On the role of women in climate justice


Kelly Campo at COP27
Kelly Campo at COP27

En español

Climate change is a phenomenon that catastrophically affects all of humanity. This world cannot bear any more extractivism and excesses of our lifestyle. And it is also a crisis scenario that acts in a differentiated way on Global South countries and specific communities, aggravating social inequality and the violation of human rights.  

Within this catastrophic panorama, a part of humanity suffers the consequences of climate change in a differentiated manner: women. According to UN Women, women are 14 times more likely to die due to a climate disaster. Women are the caregivers of the elderly and children, so they can’t escape quickly. They are often not taught to swim or cannot access warning systems. The violations of women’s human rights due to extractive projects exacerbate economic precariousness and increase sexual violence, resulting from the hierarchization of patriarchal values on life and particularly on women’s bodies. 
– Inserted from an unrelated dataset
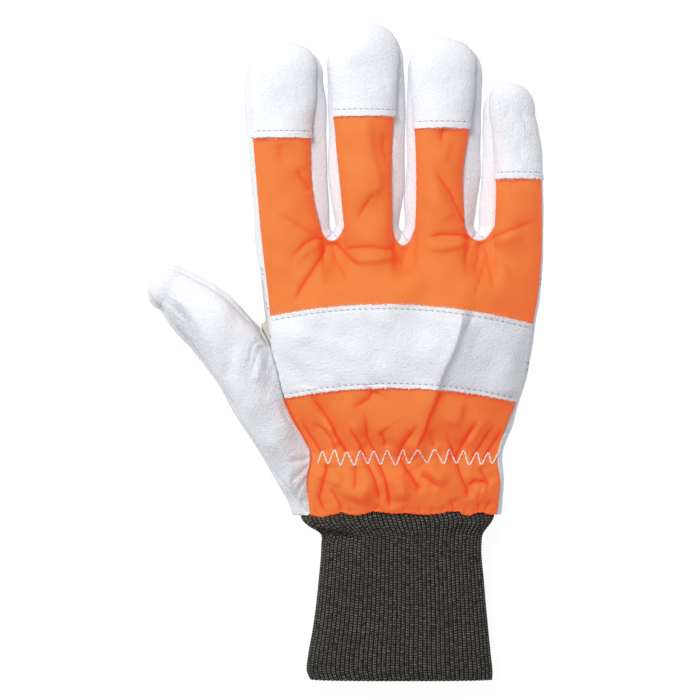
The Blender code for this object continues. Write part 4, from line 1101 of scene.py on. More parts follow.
def panel_faces(skin, name):
    """A panel's triangles. The cloth also runs a little way under the caps."""
    faces = skin.faces[skin.panels == name]
    if name == "back_panel":
        centre = skin.points[skin.faces].mean(axis=1)
        for finger in NAMES:
            edge = FINGERS[finger]["cap_y"]
            tucked = (skin.panels == f"{finger}_cap") & (centre[:, 1] < edge + EDGE_ROWS[6])
            faces = np.concatenate((faces, skin.faces[tucked]))
    return faces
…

For this reason, to speak of climate justice is to talk about gender justice, social justice and peace. The historical and structural discrimination women have experienced made them victims, but it also shows their role as transforming agents. Women are fundamental in defence of territories and human rights. There is no women’s struggle that is not for collective rights but for life itself. We cannot doubt that women’s struggle for the power to decide about their bodies is also the struggle for the right of communities to live free and in peace.  
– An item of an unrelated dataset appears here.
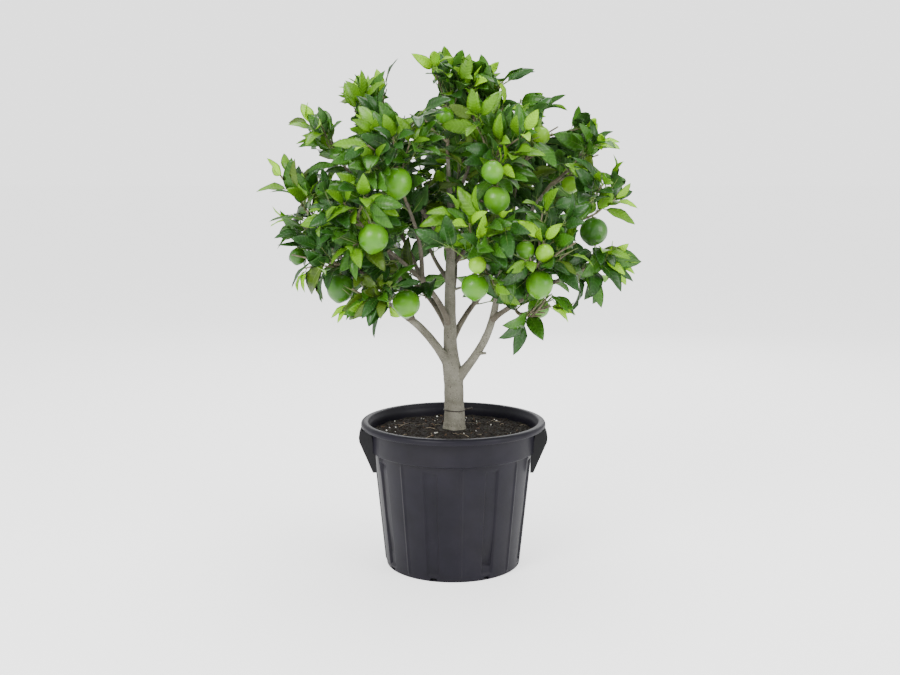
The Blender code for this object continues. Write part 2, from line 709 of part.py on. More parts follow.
def leaves_on(curve, droop, rng, space):
    """Leaves in a spiral up one shoot, closing to its tip, where the last ones are young."""
    length = (curve[2] - curve[0]).length
    count = max(2, round(length * (1 - FIRST_LEAF) / LEAF_SPACING))
    around = rng.uniform(0, 2 * math.pi)
    leaves = []
    for i in range(count + TIP_LEAVES):
        young = i >= count
        if young:
            u = 0.955 + 0.02 * (i - count)
            around += math.pi * 0.8
            opening = math.radians(22 + 9 * (i - count))
        else:
            u = FIRST_LEAF + (0.90 - FIRST_LEAF) * (i + 0.5) / count
            around += LEAF_TURN
            opening = math.radians(64 - 26 * u)
        hang = droop * rng.uniform(0.7, 1.2) * (1 - 0.4 * u)
        size = TIP_LEAF_LENGTH if young else LEAF_LENGTH * (1.04 - 0.24 * u)
        size *= rng.uniform(0.86, 1.10)
        for attempt in range(LEAF_TRIES):
            turn = around + 0.55 * attempt * (1 if attempt % 2 else -1)
            leaf = leaf_at(curve, u, turn, opening + rng.uniform(-0.12, 0.12), size, hang, rng)
            if leaf_is_free(leaf, space):
                leaves.append(leaf)
                break
    return leaves


def side_shoot(parent, u, around, rng, length, droop, space):
    """A shoot that leaves its parent at u and turns up towards the light, or None."""
    lift = UP * SHOOT_LIFT * (1 - droop)
    start = on_curve(parent, u)
    axis = along_curve(parent, u)
    outward = (start - CROWN_HEART).normalized()
    for attempt in range(SHOOT_TRIES):
        opening = math.radians(rng.uniform(38, 68))
        turn = around + rng.uniform(-0.5, 0.5) * (1 + attempt * 0.5)
        reach = length * rng.uniform(0.8, 1.15) * (1 - 0.035 * attempt)
        direction = axis * math.cos(opening) + any_side(axis, turn) * math.sin(opening)
        direction = (direction + outward * 0.35 + lift).normalized()
        tip = start + direction * reach
        curve = (start, (start + tip) / 2, tip)
        if crown_share(tip) > SHOOT_BOUND:
            continue
        if twig_is_free(curve, SHOOT_RADIUS, space, 0.012):
            return curve
    return None


def mass_of(centre):
    """The mass that a lime hangs in: the one whose heart is nearest."""
    return min(MASSES, key=lambda name: (Vector(MASSES[name][1]) - centre).length)


def grow(name, limbs):
    """Everything in one mass: its shoots, its leaves, and its limes with their stalks."""
    limb_name, heart, lead_tip, droop, count, seed = MASSES[name]
    rng = random.Random(seed)
    limb = limbs[limb_name]
    seat = limb["points"][-1]
    heading = (seat - limb["points"][-2]).normalized()
    limes = [(Vector(centre), size / 2) for centre, size in LIMES]
    balls = (np.array([centre for centre, _ in limes]), np.array([radius for _, radius in limes]))
    space = {
        "heart": Vector(heart),
        "others": [Vector(row[1]) for other, row in MASSES.items() if other != name],
        "clouds": [limb_cloud(limbs), balls],
        "trees": [],
    }
    start = seat + heading * GAP
    tip = Vector(lead_tip)
    lead = (start, start + heading * (tip - start).length * 0.45, tip)
    shoots = [lead]
    around = rng.uniform(0, 2 * math.pi)
    for i in range(count):
        around += GOLDEN_TURN
        u = 0.12 + 0.72 * (i + rng.uniform(0.2, 0.8)) / count
        length = SIDE_SHOOT_LENGTH * (1.1 - 0.35 * u)
        curve = side_shoot(lead, u, around, rng, length, droop, space)
        if curve:
            shoots.append(curve)
    own = [lime for lime in limes if mass_of(lime[0]) == name]
    stalks = [lime_stalk(centre, radius, shoots) for centre, radius in own]
    tubes = [cloud_of(shoot, SHOOT_RADIUS) for shoot in shoots]
    stalk_tubes = [cloud_of(stalk, STALK_RADIUS) for stalk in stalks]
    fixed = space["clouds"]
    leaves = []
    for i, shoot in enumerate(shoots):
        space["clouds"] = fixed + tubes[:i] + tubes[i + 1:] + stalk_tubes
        space["bound"] = SIDE_LEAF_BOUND if i and droop < 1 else LEAF_BOUND
        leaves += leaves_on(shoot, droop, rng, space)
    return {
        "shoots": shoots,
        "leaves": leaves,
        "limes": own,
        "stalks": stalks,
        "heading": heading,
        "stem_radius": limb["radii"][-1],
    }


def lime_stalk(centre, radius, shoots):
    """A curve from the nearest shoot to just inside the top of a lime."""
    crown = centre + UP * radius * 0.9
    spots = [on_curve(shoot, i / 20) for shoot in shoots for i in range(1, 20)]
    root = min(spots, key=lambda spot: (spot - crown).length)
    bend = (root + crown) / 2 + UP * 0.2 * (root - crown).length
    return (root, bend, centre + UP * radius * 0.6)


# The solids of one mass.
def leaf_solid(name, leaf, collection):
    """A kite that arches at its broadest place, over a keel, with its root sunk in the shoot."""
    work = bmesh.new()
    bmesh.ops.create_cone(
        work, cap_ends=True, segments=3, radius1=1.0, radius2=0.0, depth=1.0,
    )
    bmesh.ops.poke(work, faces=[face for face in work.faces if face.normal.z < -0.9])
    corners = leaf_points(leaf)
    order = sorted(work.verts, key=lambda vertex: (len(vertex.link_edges), vertex.co.z))
    for vertex, corner in zip(order, corners):
        vertex.co = corner
    bmesh.ops.recalc_face_normals(work, faces=work.faces)
    mesh = bpy.data.meshes.new(name)
    work.to_mesh(mesh)
    work.free()
    return place(name, mesh, collection)


def lime_solid(name, centre, radius, collection):
    """A round fruit with a short point at its far end."""
    mesh = bpy.data.meshes.new(name)
    work = bmesh.new()
    bmesh.ops.create_uvsphere(work, u_segments=6, v_segments=5, radius=radius)
    for vertex in work.verts:
        if vertex.co.z < -radius * 0.95:
            vertex.co.z *= 1.10
        vertex.co += centre
    bmesh.ops.recalc_face_normals(work, faces=work.faces)
    work.to_mesh(mesh)
    work.free()
    return place(name, mesh, collection)


def one_closed_body(mesh):
    """Keeps the largest body of a mesh. A loose scrap or the skin of a sealed hollow is dropped."""
    work = bmesh.new()
    work.from_mesh(mesh)
    left = set(work.faces)
    bodies = []
    while left:
        edge_of_body = [left.pop()]
        body = list(edge_of_body)
        while edge_of_body:
            face = edge_of_body.pop()
            near = {other for edge in face.edges for other in edge.link_faces} & left
            left -= near
            body.extend(near)
            edge_of_body.extend(near)
        bodies.append(body)
    bodies.sort(key=lambda body: sum(face.calc_area() for face in body))
    spare = [face for body in bodies[:-1] for face in body]
    bmesh.ops.delete(work, geom=spare, context="FACES")
    work.to_mesh(mesh)
    work.free()


def tube_points(curve, foot, tip_radius, steps):
    """Points and radii along a tapering shoot."""
    points = [on_curve(curve, k / steps) for k in range(steps + 1)]
    return points, [foot + (tip_radius - foot) * k / steps for k in range(steps + 1)]


def make_mass(name, grown, rings, parts, material):
    """All of a mass joined into one solid."""
    pieces = new_collection(f"{name}_pieces", shown=False)
    lead = grown["shoots"][0]
    points, radii = tube_points(lead, grown["stem_radius"], SHOOT_TIP_RADIUS, 3)
    points.insert(1, points[0] + grown["heading"] * 0.003)
    radii.insert(1, grown["stem_radius"])
    curves = [swept(f"{name}_lead", points, radii, rings["stem"], pieces)]
    for i, shoot in enumerate(grown["shoots"][1:]):
        points, radii = tube_points(shoot, SHOOT_RADIUS, SHOOT_TIP_RADIUS, 1)
        curves.append(swept(f"{name}_shoot_{i}", points, radii, rings["twig"], pieces))
    for i, stalk in enumerate(grown["stalks"]):
        points, radii = tube_points(stalk, STALK_RADIUS, STALK_RADIUS, 2)
        curves.append(swept(f"{name}_stalk_{i}", points, radii, rings["twig"], pieces))
    stem = as_meshes(curves)[0]
    for i, leaf in enumerate(grown["leaves"]):
        leaf_solid(f"{name}_leaf_{i}", leaf, pieces)
    for i, (centre, radius) in enumerate(grown["limes"]):
        lime_solid(f"{name}_lime_{i}", centre, radius, pieces)
    pieces.objects.unlink(stem)
    parts.objects.link(stem)
    stem.name = name
    boolean(stem, "UNION", collection=pieces)
    applied(stem)
    one_closed_body(stem.data)
    print(name, len(grown["shoots"]), "shoots", len(grown["leaves"]), "leaves")
    drop_collection(pieces)
    dress(stem, material)
    return stem


def make_limb(name, limb, rings, limbs, parts, cutters, material):
    """One tapering limb. Its foot is cut to the limb that it grows from."""
    ring = rings["trunk"] if name == "trunk" else rings["bough"]
    node = "trunk" if name == "trunk" else f"bough_{name}"
    obj = as_meshes([swept(node, limb["points"], limb["radii"], ring, parts)])[0]
    if limb["parent"]:
        parent = limbs[limb["parent"]]
        grown = [radius + GAP for radius in parent["radii"]]
        parent_ring = rings["trunk"] if limb["parent"] == "trunk" else rings["bough"]
        cutter = as_meshes([swept(f"{name}_seat", parent["points"], grown, parent_ring, cutters)])[0]
        boolean(obj, "DIFFERENCE", cutter=cutter)
        applied(obj)
        one_closed_body(obj.data)
        bpy.data.objects.remove(cutter, do_unlink=True)
    dress(obj, material)
    return obj


def make_tie(limbs, parts, material):
    """The thin wire tied round the foot of the trunk."""
    bpy.ops.mesh.primitive_torus_add(
        major_radius=TIE_RADIUS + TIE_WIRE + GAP,
        minor_radius=TIE_WIRE,
        major_segments=16,
        minor_segments=4,
        location=limb_at_height(limbs["trunk"], TIE_LEVEL),
    )
    tie = bpy.context.object
    tie.name = "trunk_tie"
    for collection in list(tie.users_collection):
        collection.objects.unlink(tie)
    parts.objects.link(tie)
    dress(tie, material, smooth_under=60)
    return tie


def main():
    clear_scene()
    parts = new_collection("potted_lime_tree")
    cutters = new_collection("cutters", shown=False)
    plastic = finish("pot_plastic", (0.028, 0.028, 0.034), 0.45)
    soil_brown = finish("soil", (0.022, 0.014, 0.009), 0.95)
    bark = finish("bark", (0.30, 0.28, 0.24), 0.85)
    green = finish("leaf_green", (0.035, 0.13, 0.018), 0.40)
    wire = finish("tie_wire", (0.05, 0.045, 0.04), 0.6)
    rings = {
        "trunk": ring_profile(TRUNK_SIDES, cutters),
        "bough": ring_profile(BOUGH_SIDES, cutters),
        "stem": ring_profile(STEM_SIDES, cutters),
        "twig": ring_profile(TWIG_SIDES, cutters),
    }
    make_pot(parts, plastic)
    outer = pot_body_cutter(cutters)
    make_handle("pot_handle_left", -1, parts, cutters, outer, plastic)
    make_handle("pot_handle_right", 1, parts, cutters, outer, plastic)
    make_soil(parts, soil_brown)
    limbs = lay_out_limbs()
    for name, limb in limbs.items():
        make_limb(name, limb, rings, limbs, parts, cutters, bark)
    make_tie(limbs, parts, wire)
    for name in MASSES:
        make_mass(f"foliage_{name}", grow(name, limbs), rings, parts, green)
    drop_collection(cutters)


main()
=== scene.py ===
import math
import random

import bmesh
import bpy
import numpy as np
from mathutils import Matrix, Vector
from mathutils.bvhtree import BVHTree


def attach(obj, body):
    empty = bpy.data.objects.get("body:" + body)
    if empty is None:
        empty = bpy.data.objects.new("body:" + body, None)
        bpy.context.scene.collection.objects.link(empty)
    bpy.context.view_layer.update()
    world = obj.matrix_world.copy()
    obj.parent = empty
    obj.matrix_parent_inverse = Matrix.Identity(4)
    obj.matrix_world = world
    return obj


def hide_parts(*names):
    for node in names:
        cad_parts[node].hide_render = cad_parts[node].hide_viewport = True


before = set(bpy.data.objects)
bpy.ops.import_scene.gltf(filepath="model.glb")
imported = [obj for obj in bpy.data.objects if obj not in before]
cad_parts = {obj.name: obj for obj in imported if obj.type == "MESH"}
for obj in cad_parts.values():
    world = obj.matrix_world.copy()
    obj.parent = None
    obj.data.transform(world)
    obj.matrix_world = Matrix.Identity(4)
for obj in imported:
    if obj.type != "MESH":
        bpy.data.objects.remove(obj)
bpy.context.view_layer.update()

up = Vector((0, 0, 1))

# Camera: stands in front of the tree and looks a little down. Metres, degrees, millimetres of lens
cameraSettings = {
    "place": (-0.0054, -1.963, 0.677),
    "downDeg": 8.12,
    "lens": 46.12,
    "sensorWidth": 36.0,
    "picture": (900, 675),
}

# Studio: pale floor, one broad key from the upper left, fills and a top light
studioSettings = {
    "floorColour": (0.90, 0.90, 0.90),
    "floorRoughness": 0.85,
    "floorSize": 60.0,
    "worldColour": (1.0, 1.0, 1.0),
    # strength of what lights the plant, and of what the camera sees
    "floorGlow": (0.45, 1.30),
    "worldStrength": (1.0, 2.25),
    # place, aim, width, power in watts
    "lights": (
        ((-1.6, -2.2, 2.3), (0, 0, 0.55), 1.4, 78.0),
        ((2.2, -1.6, 1.5), (0, 0, 0.50), 1.5, 40.0),
        ((0.2, 0.4, 2.9), (0, 0, 0.60), 1.5, 46.0),
        ((0.4, 2.4, 1.6), (0, 0, 0.60), 1.8, 20.0),
    ),
}

endRise = 0.0001  # how far the closing point of a tube stands out past its last ring


# Small helpers on arrays
def unit(rows):
    # Each row divided by its length
    return rows / np.maximum(np.linalg.norm(rows, axis=-1, keepdims=True), 1e-12)


def smoothStep(value, low, high):
    # 3t^2 - 2t^3, where t goes from 0 at low to 1 at high
    t = np.clip((value - low) / (high - low), 0, 1)
    return t * t * (3 - 2 * t)


def waves(points, size, seed, count=7):
    # A soft field about 0: a sum of sines along random directions, with waves about one size long
    rng = np.random.default_rng(seed)
    turns = rng.normal(size=(count, 3))
    turns = turns / np.linalg.norm(turns, axis=1)[:, None] * rng.uniform(0.6, 1.6, (count, 1))
    phase = rng.uniform(0, 2 * np.pi, count)
    return np.sin(points @ turns.T * (2 * np.pi / size) + phase).sum(-1) / math.sqrt(count)


def smoothPath(points, radii, count):
    # A Catmull-Rom curve through the points, and the radius read straight between them
    points = np.array([tuple(point) for point in points], dtype=float)
    padded = np.vstack([2 * points[0] - points[1], points, 2 * points[-1] - points[-2]])
    t = np.linspace(0, len(points) - 1, count)
    i = np.minimum(t.astype(int), len(points) - 2)
    f = (t - i)[:, None]
    a, b, c, d = padded[i], padded[i + 1], padded[i + 2], padded[i + 3]
    curve = b + 0.5 * f * (c - a + f * (2 * a - 5 * b + 4 * c - d + f * (3 * b - 3 * c + d - a)))
    return curve, np.interp(t, np.arange(len(points)), radii)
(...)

We know this very well in the organization where I come from. The Popular Women’s Organization is a grassroots social organization, born 50 years ago in the municipality of Barrancabermeja (Santander). It is a defender of human rights with a presence in the northeastern region of Colombia through 3,000 members in eight headquarters and 13 territories in the natural region of Magdalena Medio.  

Magdalena Medio region

The Magdalena Medio region (see map) is an area that is naturally formed in the central basin of the Magdalena River, the most important river in Colombia that crosses it almost in its entirety, from south to north. This territory, which possesses great natural wealth and biodiversity, has been deeply affected by extractivism with 100 years of conventional oil exploitation. This panorama is combined with the armed conflict that puts the community at the center, particularly women, in addition to destroying the environment.  
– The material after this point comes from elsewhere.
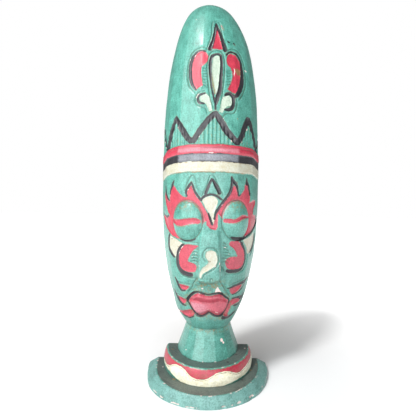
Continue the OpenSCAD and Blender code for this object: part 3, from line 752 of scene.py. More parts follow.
def buildHead():
    share = np.linspace(-1, 1, head["frontColumns"])
    angle = math.pi / 2 * np.sign(share) * np.abs(share) ** 1.12
    face = np.arange(chinZ, 304, 1.0)
    crown = np.arange(304, 430, 1.2)
    tip = topZ - (topZ - 430) * (1 - np.sin(np.linspace(0, math.pi / 2, 44)))
    heights = np.concatenate([face, crown, tip[:-1], [topZ - 0.02]])
    halfWidth = headSize(heights, head["halfWidth"], head["waistHalfWidth"])
    depth = headSize(heights, head["depth"], head["waistDepth"])
    across = angle[None, :] * ((halfWidth + depth) / 2)[:, None]
    up = np.repeat(heights[:, None], len(angle), axis=1)
    out, fields, onBand = carveHead(across, up)
    out *= ease(0, 3, (halfWidth + depth)[:, None] / 2)
    rings = np.stack([
        halfRoundRing(angle, halfWidth[i], depth[i], out[i], heights[i], head["backColumns"])
        for i in range(len(heights))
    ])
    extra = rings.shape[1] - len(angle)

    def wrapped(values, fill):
        return np.concatenate([values, np.full((len(heights), extra), fill)], axis=1)

    fields = {name: wrapped(values, 0.0 if name in ("stainAndShade", "paintedSheen") else farAway) for name,
              values in fields.items()}
    for paint in ("red", "cream", "black"):  # the band's paint runs round the softened corners
        for column in range(3):
            fields[paint][:, len(angle) + column] = fields[paint][:, len(angle) - 1]
            fields[paint][:, -1 - column] = fields[paint][:, 0]
    fields["bulge"] = bulge(wrapped(out * (1 - 0.6 * (1 - ease(140, 152, up)) * (up > 100)), 0.0)) * 0.75
    fields["backIn"] = backDistance(rings)
    brush = np.zeros(rings.shape)
    brush[..., 0] = wrapped(np.where(onBand, up, across), 0.0)
    brush[..., 1] = wrapped(np.where(onBand, across, up) / 14, 0.0)
    brush[:, len(angle):, 0] = rings[:, len(angle):, 0] + 500
    brush[:, len(angle):, 1] = rings[:, len(angle):, 2] / 16
    rings[..., 0] += head["tipShift"] * ease(440, topZ, heights)[:, None]
    return meshFrom("carved_head", rings, fields, brush)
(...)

But also, in this part of Colombia, women have always committed to living. A route to generate a process of defence of the territory and the environment stems from the principles of civility and autonomy as a feminist ethical stance. Thus we have defended life in the territory we inhabit, and we have suffered, walked and sowed our integral vision of life and the relationship with our territories. We want to remain freely there, which is why we generate proposals to protect and take care of life and the territory. We want complete Peace! 

This is the experience of the OFP. And like ours, there are hundreds of similar stories throughout Latin America and the Global South. Women are working for climate justice. Making their ideas and alternatives for climate adaptation visible and known is paramount, as is their projects, ways of conceiving life, and their relationship with the environment. Let us raise our voices together. This is most valuable in global dialogue, such as COP 27.


By Kelly Campo, a member of the coordinating committee of the Organización Femenina Popular (OFP), Colombia.